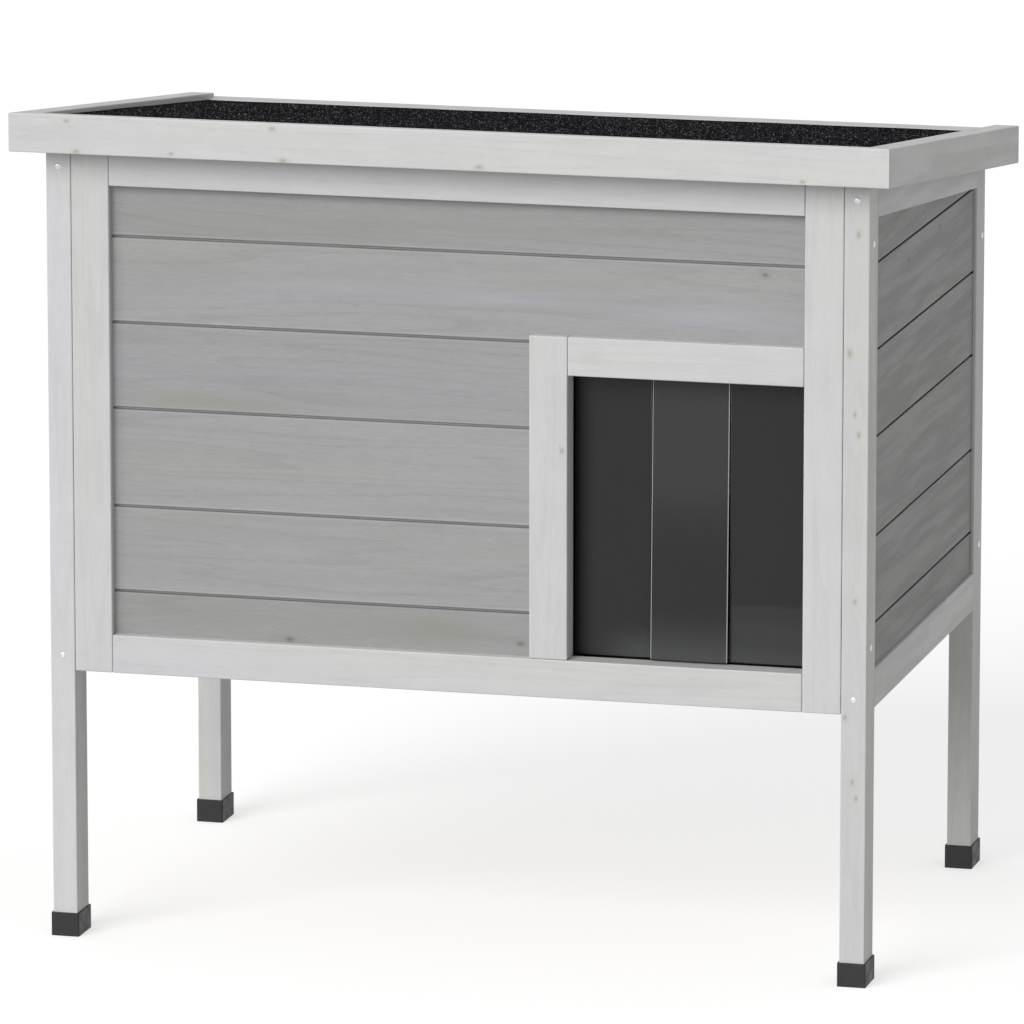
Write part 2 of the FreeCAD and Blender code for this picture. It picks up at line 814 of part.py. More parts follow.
def house_pieces():
    pieces = {}
    for end, y_ends in leg_depths:
        for name, side in sides:
            pieces[f"leg_{end}_{name}"] = leg(side, y_ends)
            pieces[f"foot_cap_{end}_{name}"] = foot_cap(side, y_ends)
    for end, y_ends in panel_depths:
        for name, side in sides:
            pieces[f"{end}_stile_{name}"] = stile(side, y_ends)
        low = front_head_bottom if end == "front" else rear_head_bottom
        pieces[f"{end}_top_rail"] = head_rail(low, y_ends)
        pieces[f"{end}_bottom_rail"] = bottom_rail(y_ends)
    pieces["door_post"] = door_post()
    pieces["door_header"] = door_header()
    for number, board in enumerate(boards(front_wall, front_outline)):
        pieces[f"front_board_{number + 1}"] = board
    pieces["rear_boards"] = Part.makeCompound(boards(rear_wall, rear_outline))
    for name, side in sides:
        wall = left_wall if side < 0 else right_wall
        pieces[f"side_top_rail_{name}"] = side_head_rail(side)
        pieces[f"side_bottom_rail_{name}"] = side_bottom_rail(side)
        pieces[f"side_boards_{name}"] = Part.makeCompound(boards(wall, side_outline))
        pieces[f"hinge_wall_leaf_{name}"] = hinge_wall_leaf(side)
        pieces[f"hinge_pin_{name}"] = hinge_pin(side)
    pieces["floor_panel"] = floor_panel()
    pieces["floor_ledgers"] = floor_ledgers()
    pieces["strip_clamp"] = strip_clamp()
    pieces["leg_screws"] = screws(leg_screw_places(), leg_screw_length)
    pieces["stile_screws"] = screws(stile_screw_places(), stile_screw_length)
    pieces["clamp_screws"] = screws(clamp_screw_places(), clamp_screw_length)
    pieces["ledger_screws"] = screws(ledger_screw_places(), ledger_screw_length)
    pieces["hinge_wall_screws"] = screws(wall_leaf_screw_places(), hinge_screw_length,
                                         small_head_radius, small_shank_radius)
    return pieces


def door_pieces():
    pieces = {}
    for number in range(strip_count):
        pieces[f"strip_tab_{number + 1}"] = strip_tab(number)
        pieces[f"door_strip_{number + 1}"] = door_strip(number)
    return pieces


def lid_pieces():
    pieces = {}
    pieces["roof_deck"] = roof_deck()
    pieces["roof_felt"] = roof_felt()
    pieces["roof_edge_front"] = front_edge_board()
    pieces["roof_edge_rear"] = rear_edge_board()
    pieces["deck_battens"] = deck_battens()
    for name, side in sides:
        pieces[f"roof_edge_{name}"] = side_edge_board(side)
        pieces[f"hinge_lid_leaf_{name}"] = hinge_lid_leaf(side)
    pieces["batten_screws"] = screws(batten_screw_places(), batten_screw_length)
    pieces["hinge_lid_screws"] = screws(lid_leaf_screw_places(), hinge_screw_length,
                                        small_head_radius, small_shank_radius)
    return pieces


os.makedirs("parts", exist_ok=True)
all_pieces = {**house_pieces(), **door_pieces(), **lid_pieces()}
for name, shape in all_pieces.items():
    shape.exportStep(f"parts/{name}.step")
    print(f"{name}: {len(shape.Solids)} solid, {shape.Volume / 1000:.1f} cm3, valid {shape.isValid()}")
print(f"{len(all_pieces)} pieces")
print(f"hinge axis y {hinge_y:.3f} z {hinge_z:.3f}, strip axis y {strip_y:.3f} z {strip_z:.3f}")
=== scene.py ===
import json
import math

import bpy
import numpy as np
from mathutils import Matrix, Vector


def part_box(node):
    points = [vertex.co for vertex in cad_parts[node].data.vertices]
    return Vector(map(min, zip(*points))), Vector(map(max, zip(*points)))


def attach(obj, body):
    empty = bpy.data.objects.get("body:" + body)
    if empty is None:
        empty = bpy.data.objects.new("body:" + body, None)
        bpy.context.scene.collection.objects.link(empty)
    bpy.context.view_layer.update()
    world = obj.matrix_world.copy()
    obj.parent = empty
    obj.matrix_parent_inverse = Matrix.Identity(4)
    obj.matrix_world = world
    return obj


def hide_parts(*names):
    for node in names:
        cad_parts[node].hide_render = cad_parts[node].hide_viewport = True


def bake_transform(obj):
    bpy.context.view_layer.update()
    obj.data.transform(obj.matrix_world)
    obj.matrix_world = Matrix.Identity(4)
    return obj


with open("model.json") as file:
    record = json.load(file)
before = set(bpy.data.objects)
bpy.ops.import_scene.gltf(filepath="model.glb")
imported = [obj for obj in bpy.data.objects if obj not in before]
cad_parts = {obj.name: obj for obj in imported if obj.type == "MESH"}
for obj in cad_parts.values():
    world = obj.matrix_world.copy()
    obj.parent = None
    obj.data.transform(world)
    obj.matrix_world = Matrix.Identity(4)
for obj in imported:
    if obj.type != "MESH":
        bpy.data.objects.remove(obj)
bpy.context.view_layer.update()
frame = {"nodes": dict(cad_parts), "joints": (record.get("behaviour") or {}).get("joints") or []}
print("frame loaded:", len(frame["nodes"]), "pieces")


def paint(red, green, blue):
    # screen levels from 0 to 255 as linear light: ((level + 0.055) / 1.055) to the power 2.4
    level = np.array([red, green, blue]) / 255
    linear = np.where(level <= 0.04045, level / 12.92, ((level + 0.055) / 1.055) ** 2.4)
    return (*linear.tolist(), 1.0)


def addNode(tree, kind, feeds=None, **settings):
    # one shader node: its settings, then a value or another node's socket for each input
    node = tree.nodes.new(kind)
    for name, value in settings.items():
        setattr(node, name, value)
    for name, value in (feeds or {}).items():
        if isinstance(value, bpy.types.NodeSocket):
            tree.links.new(value, node.inputs[name])
        else:
            node.inputs[name].default_value = value
    return node


def sums(tree, operation, first, second=0.0, third=0.0):
    # one step of arithmetic on numbers
    feeds = {0: first, 1: second, 2: third}
    return addNode(tree, "ShaderNodeMath", feeds, operation=operation).outputs[0]


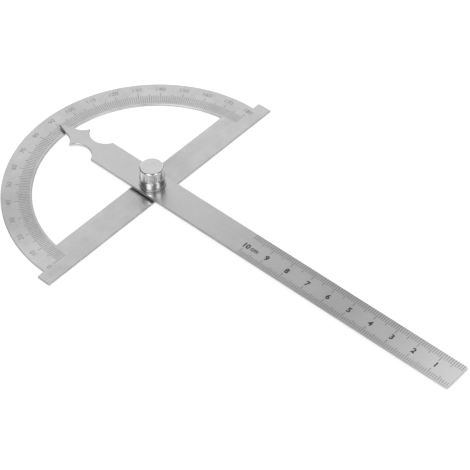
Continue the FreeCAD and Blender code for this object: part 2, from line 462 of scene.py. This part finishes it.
COLLAR_HEIGHT = 3.5 * MM
TOP_ROUND = 1.0 * MM
knob_low, knob_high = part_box("clamp_knob")
knurl_band = (knob_low.z + COLLAR_HEIGHT, knob_high.z - TOP_ROUND)
plain_turned = turned_metal("plain_turned", shade=0.55, roughness=0.28, face_roughness=0.34)
bright_washer = turned_metal("bright_washer", shade=0.62, roughness=0.3, face_roughness=0.3)
bright_plate = turned_metal("bright_plate", shade=0.8, roughness=0.09, face_roughness=0.3, knurl=knurl_band)
dress("spacer_washer", plain_turned)
print("turned metals:", plain_turned.name, bright_washer.name, bright_plate.name)

# %% [markdown]
# The knob, its washer and the stud are lathe work, so each starts as a profile that is swept round the pivot
# axis. A cutting tool leaves no knife edge, and a small round on each corner is what catches the light. A
# Bevel modifier could round the swept mesh, but it would round the knurl's ridges too. So the corners of the
# knob's and the washer's profiles are rounded before the sweep.

# %% Rounded profiles
EDGE_ROUND = 0.12 * MM
ON_AXIS = 1e-6               # a radius below this is the axis itself
ARC_STEPS = 6
LONGEST_SHARE = 0.45         # a round takes this share of a side at most, so that two never meet
GUARD_SHARE = 0.1            # a guard point lies this share of the round's reach away from it


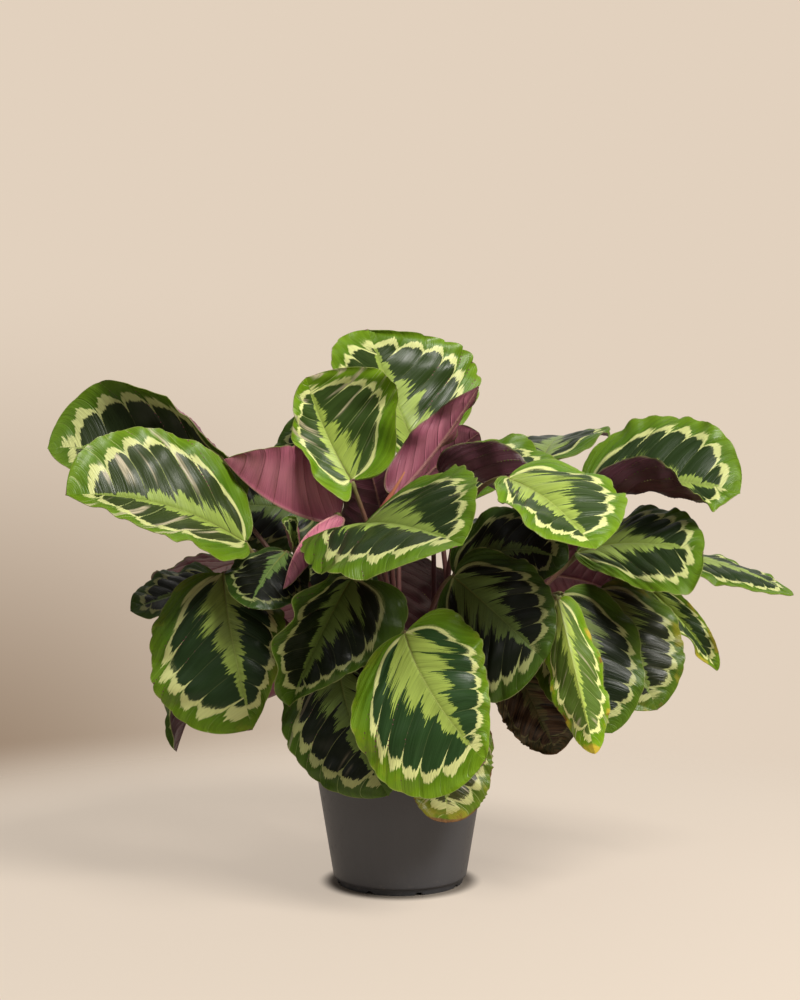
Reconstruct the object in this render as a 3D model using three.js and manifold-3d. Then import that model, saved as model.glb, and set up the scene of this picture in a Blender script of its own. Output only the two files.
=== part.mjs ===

+ + + +

Written request » Return the lines from the line with "for name, shape" through the line with "points = [vertex.co", inclusive, exactly as they stand, and nothing else.

Written solution »
for name, shape in all_pieces.items():
    shape.exportStep(f"parts/{name}.step")
    print(f"{name}: {len(shape.Solids)} solid, {shape.Volume / 1000:.1f} cm3, valid {shape.isValid()}")
print(f"{len(all_pieces)} pieces")
print(f"hinge axis y {hinge_y:.3f} z {hinge_z:.3f}, strip axis y {strip_y:.3f} z {strip_z:.3f}")
=== scene.py ===
import json
import math

import bpy
import numpy as np
from mathutils import Matrix, Vector


def part_box(node):
    points = [vertex.co for vertex in cad_parts[node].data.vertices]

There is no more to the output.